Task directions —
Would you copy out the whole listing exactly as given?
====
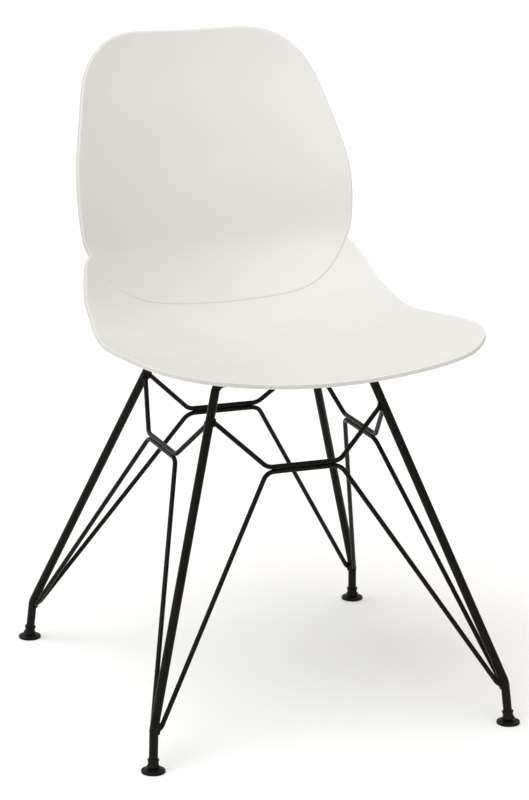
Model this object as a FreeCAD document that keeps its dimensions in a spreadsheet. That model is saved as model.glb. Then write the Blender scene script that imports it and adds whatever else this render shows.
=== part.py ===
import FreeCAD, Part
import math
import os
import Sketcher

# Moulded shell chair on a base of bent rods and welded brace wires.
# Millimetres, +Z up, the sitter faces -Y, the sitter's right is -X.
# The origin is the middle of the footprint, on the floor.

doc = FreeCAD.newDocument("ShellChair")
V = FreeCAD.Vector

# ---------------------------------------------------------------- dimensions
sheet = doc.addObject("Spreadsheet::Sheet", "Dims")
ROWS = [
    # base rods
    ("rod_diameter", 11.0), ("wire_diameter", 6.0),
    ("top_corner_x", 99.4), ("top_corner_y", 102.8), ("cross_run_z", 427.0),
    ("foot_bend_x", 229.0), ("foot_bend_y", 244.2), ("foot_bend_z", 52.0),
    ("top_bend_radius", 14.0), ("foot_bend_radius", 25.0),
    ("stub_lean_x", 3.4), ("stub_lean_y", 6.5), ("stub_drop", 48.5),
    # brace wires
    ("flat_level_z", 323.9), ("flat_pitch", 6.02),
    ("front_plane_y", 140.5), ("side_plane_x", 133.0),
    ("front_upper_half", 47.3), ("front_lower_half", 48.1),
    ("side_upper_half", 50.7), ("side_lower_half", 49.6),
    ("front_upper_aim_z", 387.6), ("side_upper_aim_z", 384.4),
    ("front_lower_aim_z", 34.6), ("side_lower_aim_z", 32.0),
    ("wire_bend_radius", 17.0),
    ("foot_turn_z", 52.6), ("foot_end_z", 44.6), ("foot_turn_radius", 8.0),
    # seat mounts
    ("mount_x", 66.0), ("mount_y", 80.0),
    ("tab_width", 30.0), ("tab_thickness", 3.0), ("tab_outer_y", 108.5),
    ("tab_inner_y", 65.0), ("tab_corner_radius", 6.0), ("tab_hole", 7.0),
    ("pad_outer", 22.0), ("pad_thickness", 2.5), ("pad_hole", 7.0),
    ("washer_outer", 14.0), ("washer_hole", 6.4), ("washer_thickness", 1.2),
    ("screw_diameter", 6.0), ("screw_length", 14.0), ("head_diameter", 11.0),
    ("head_height", 3.5), ("socket_width", 4.0), ("socket_depth", 2.2),
    ("insert_outer", 8.5), ("insert_length", 7.0), ("insert_groove", 0.35),
    # glides
    ("ball_z", 7.2), ("ball_radius", 4.6), ("ball_clearance", 0.3),
    ("skirt_drop", 0.8), ("skirt_radius", 8.1), ("skirt_top", 0.3),
    ("sleeve_radius", 6.45), ("collar_base", 7.0), ("collar_radius", 7.15),
    ("sleeve_floor", 5.9), ("sleeve_top", 9.3),
    ("disc_radius", 14.5), ("disc_edge", 3.2), ("disc_rise", 4.65), ("disc_neck_z", 5.5),
    # shell
    ("shell_wall", 5.5), ("lobe_step", 1.5), ("lobe_overlap", 12.0),
    ("boss_radius", 11.5), ("boss_hole_top", 7.6),
    # frame
    ("shift_y", -11.85),
]
for i, (name, value) in enumerate(ROWS, start=1):
    sheet.set("A%d" % i, name)
    sheet.set("B%d" % i, "%g" % value)
    sheet.setAlias("B%d" % i, name)
doc.recompute()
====
Finished task —
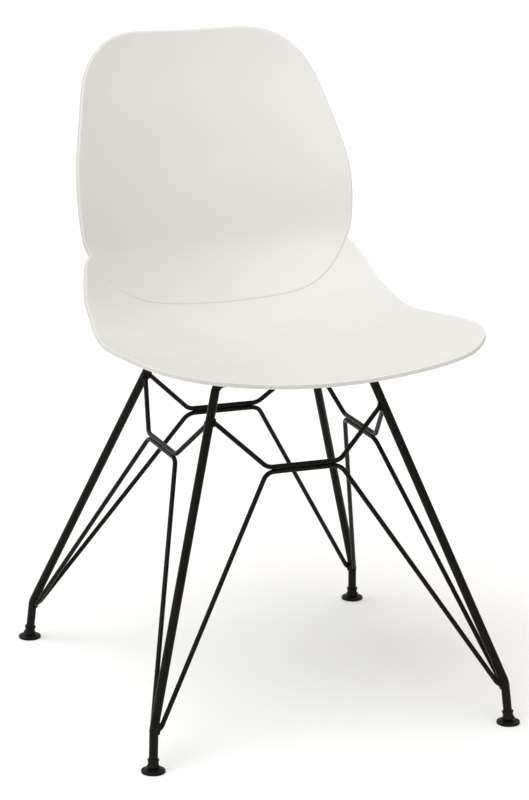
Model this object as a FreeCAD document that keeps its dimensions in a spreadsheet. That model is saved as model.glb. Then write the Blender scene script that imports it and adds whatever else this render shows.
=== part.py ===
import FreeCAD, Part
import math
import os
import Sketcher

# Moulded shell chair on a base of bent rods and welded brace wires.
# Millimetres, +Z up, the sitter faces -Y, the sitter's right is -X.
# The origin is the middle of the footprint, on the floor.

doc = FreeCAD.newDocument("ShellChair")
V = FreeCAD.Vector

# ---------------------------------------------------------------- dimensions
sheet = doc.addObject("Spreadsheet::Sheet", "Dims")
ROWS = [
    # base rods
    ("rod_diameter", 11.0), ("wire_diameter", 6.0),
    ("top_corner_x", 99.4), ("top_corner_y", 102.8), ("cross_run_z", 427.0),
    ("foot_bend_x", 229.0), ("foot_bend_y", 244.2), ("foot_bend_z", 52.0),
    ("top_bend_radius", 14.0), ("foot_bend_radius", 25.0),
    ("stub_lean_x", 3.4), ("stub_lean_y", 6.5), ("stub_drop", 48.5),
    # brace wires
    ("flat_level_z", 323.9), ("flat_pitch", 6.02),
    ("front_plane_y", 140.5), ("side_plane_x", 133.0),
    ("front_upper_half", 47.3), ("front_lower_half", 48.1),
    ("side_upper_half", 50.7), ("side_lower_half", 49.6),
    ("front_upper_aim_z", 387.6), ("side_upper_aim_z", 384.4),
    ("front_lower_aim_z", 34.6), ("side_lower_aim_z", 32.0),
    ("wire_bend_radius", 17.0),
    ("foot_turn_z", 52.6), ("foot_end_z", 44.6), ("foot_turn_radius", 8.0),
    # seat mounts
    ("mount_x", 66.0), ("mount_y", 80.0),
    ("tab_width", 30.0), ("tab_thickness", 3.0), ("tab_outer_y", 108.5),
    ("tab_inner_y", 65.0), ("tab_corner_radius", 6.0), ("tab_hole", 7.0),
    ("pad_outer", 22.0), ("pad_thickness", 2.5), ("pad_hole", 7.0),
    ("washer_outer", 14.0), ("washer_hole", 6.4), ("washer_thickness", 1.2),
    ("screw_diameter", 6.0), ("screw_length", 14.0), ("head_diameter", 11.0),
    ("head_height", 3.5), ("socket_width", 4.0), ("socket_depth", 2.2),
    ("insert_outer", 8.5), ("insert_length", 7.0), ("insert_groove", 0.35),
    # glides
    ("ball_z", 7.2), ("ball_radius", 4.6), ("ball_clearance", 0.3),
    ("skirt_drop", 0.8), ("skirt_radius", 8.1), ("skirt_top", 0.3),
    ("sleeve_radius", 6.45), ("collar_base", 7.0), ("collar_radius", 7.15),
    ("sleeve_floor", 5.9), ("sleeve_top", 9.3),
    ("disc_radius", 14.5), ("disc_edge", 3.2), ("disc_rise", 4.65), ("disc_neck_z", 5.5),
    # shell
    ("shell_wall", 5.5), ("lobe_step", 1.5), ("lobe_overlap", 12.0),
    ("boss_radius", 11.5), ("boss_hole_top", 7.6),
    # frame
    ("shift_y", -11.85),
]
for i, (name, value) in enumerate(ROWS, start=1):
    sheet.set("A%d" % i, name)
    sheet.set("B%d" % i, "%g" % value)
    sheet.setAlias("B%d" % i, name)
doc.recompute()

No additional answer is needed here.